Any tips/advice/info would be greatly appreciated.. Someone one told me to try to pan the guitars slightly off of hard L and hard R... put a delay on them, then send just the delay wet signal to the opposite side of the guitar.. and pan it hard all the way. Does this sound like a technique that may have been used?
 
if its a typical Sneap mix, it's 4 guitar takes. Two are Panned Hard Left and Hard Right (100%), and two are panned 80% Left and Right. Having 4 different tracks really makes it sound thick...if you two 4 takes, there is no need to put a 25-30 millisecond delay on anything, and no reverb is necessary.
 
thanks for the info... if the guitars are panned like mentioned above, where do you think the overheads would be?
 
thanks for the tips guys. I am having a super tough time with guitars on the mix I am doing.. I will post a clip for comments tonight.

Also, I checked out the Sneap c4 settings, looks like every band but 65-281 is bypassed. And there is .3 gain in that 65-281 band. Looks like there is about 6db of gain reduction going on.. does that look about right?

Also, if I do this:
Main Guitar 1 --> Hard L
Main Guitar 2 --> Hard R
2nd Guitar 1 --> L80
2nd Guitar 2 --> R80

should I use the C4 (and eq settings) across the guitar buss, or on each individual channel.
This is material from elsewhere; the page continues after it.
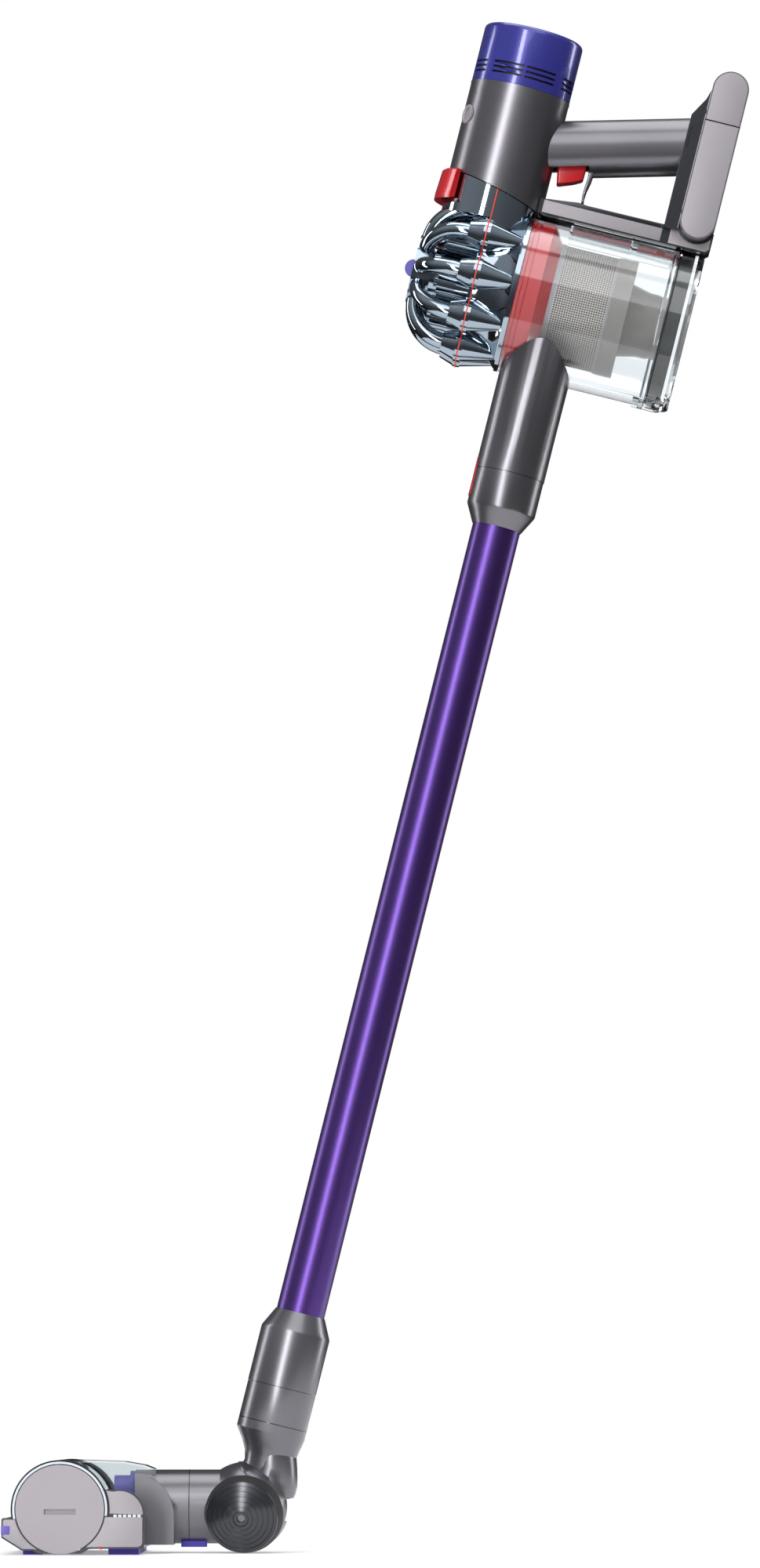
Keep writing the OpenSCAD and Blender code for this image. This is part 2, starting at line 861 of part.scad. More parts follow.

guitar 1 is an esp eclipse (emg 81's) into a dual-rec, into mesa cab, sm57
guitar 2 is a esp II (with emgs also) into a diezel VH4 into a mesa cab, sm57
2nd guitar 1 is the esp clipse into the dual rec with a condenser mic
2nd guitar 2 is an schecter hellraiser into the diezel, into a peavey cab, condenser mic.
 
In the future you might want to think about using the least number of different guitars as possible to minimize any intonation issues between them.


If all the individual guitar tracks already sound how you want them then putting an EQ/Comp on the bus would save some cpu load and would be fine. But, if they don't already sound how you want you're probably going to have to process them all individually.